**AIM**
Find the lines with "that" in them and copy them out.

**GIVEN INFORMATION**
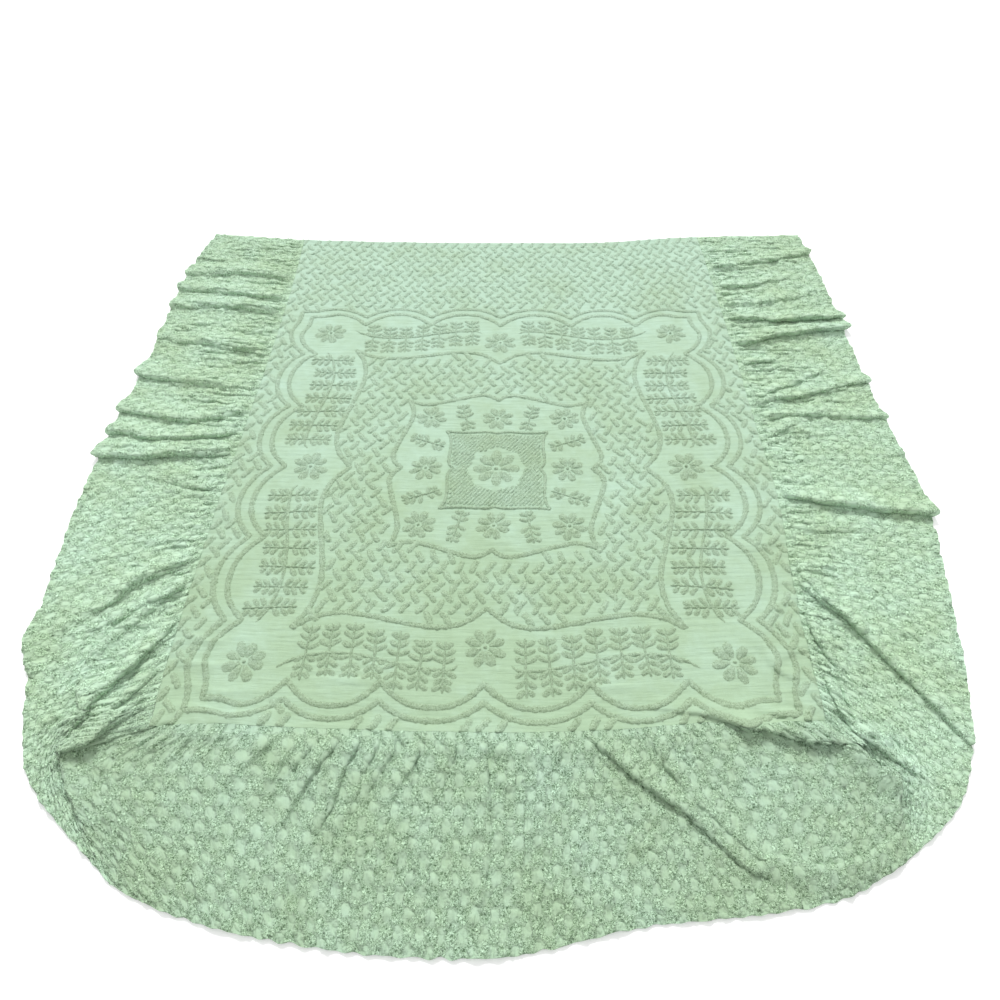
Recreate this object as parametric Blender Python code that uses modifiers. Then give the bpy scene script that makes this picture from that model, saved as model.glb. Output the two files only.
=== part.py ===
"""Chenille bedspread for a king-size bed, laid out flat with its skirt spread around it.

Four cut pieces: a flat centre panel, and a left, a foot and a right skirt gathered onto three of
its edges. Units are metres. X runs across the bedspread and Y along it, with the head end at +Y.
The underside rests on Z = 0, and the origin is under the middle of the bounding box.

Each skirt is a loft between ribs, which run from the seam on the panel's edge out to the hem. The
folds are soft ridges laid over that loft, each along its own curved crest line.
"""
import math
from collections import namedtuple

import bpy
from mathutils import Vector

# Driving sizes
THICKNESS = 0.003        # tufted cotton cloth with its pile
SEAM_GAP = 0.0003        # clearance between two pieces that are sewn together
CORNER_GAP = 0.001       # the same clearance at a skirt's end, measured midway to the hem
SEAM_ALLOWANCE = 0.008   # flat strip along every seam
RISE_LENGTH = 0.060      # length over which folds rise from a skirt's end
COLUMN_PITCH = 0.038     # spacing of the sections across a skirt
HEAD_EDGE_PITCH = 0.080  # spacing of the outline's points along the head edge
KNEE = 0.25              # a rib's knee lies a quarter of the way from seam to hem
HEM_FLARE = 0.7          # a fold pushes the hem outward by this share of its height
FOLD_SHEAR = 0.35        # a fold's crest leans to its steep side by this share of its height
CREST_SAMPLES = 10       # straight steps along a fold's crest line

# Rows of a skirt's mesh, as shares of the way from seam to hem
SKIRT_ROWS = (0.0, 0.02, 0.12, 0.24, 0.37, 0.50, 0.63, 0.76, 0.88, 1.0)

# A rib has its seam point and hem point, and a knee where the cloth doesn't run straight out
Rib = namedtuple("Rib", "seam hem knee", defaults=(None,))

# Down the left side, from the head end to the foot corner
LEFT_RIBS = (
    Rib((-0.985, 1.460), (-1.425, 1.505)),
    Rib((-0.976, 1.250), (-1.462, 1.300)),
    Rib((-0.973, 0.900), (-1.480, 0.950)),
    Rib((-0.978, 0.500), (-1.475, 0.550)),
    Rib((-0.988, 0.150), (-1.490, 0.160)),
    Rib((-0.996, -0.150), (-1.490, -0.200)),
    Rib((-0.999, -0.450), (-1.455, -0.580)),
    Rib((-0.999, -0.680), (-1.405, -0.820), (-1.110, -0.720)),
    Rib((-0.997, -0.820), (-1.350, -0.990), (-1.155, -0.890)),
    Rib((-0.994, -0.920), (-1.260, -1.160), (-1.205, -1.000)),
    Rib((-0.990, -0.985), (-0.965, -1.398), (-1.190, -1.060)),
)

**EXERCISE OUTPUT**
Recreate this object as parametric Blender Python code that uses modifiers. Then give the bpy scene script that makes this picture from that model, saved as model.glb. Output the two files only.
folds are soft ridges laid over that loft, each along its own curved crest line.
SEAM_GAP = 0.0003        # clearance between two pieces that are sewn together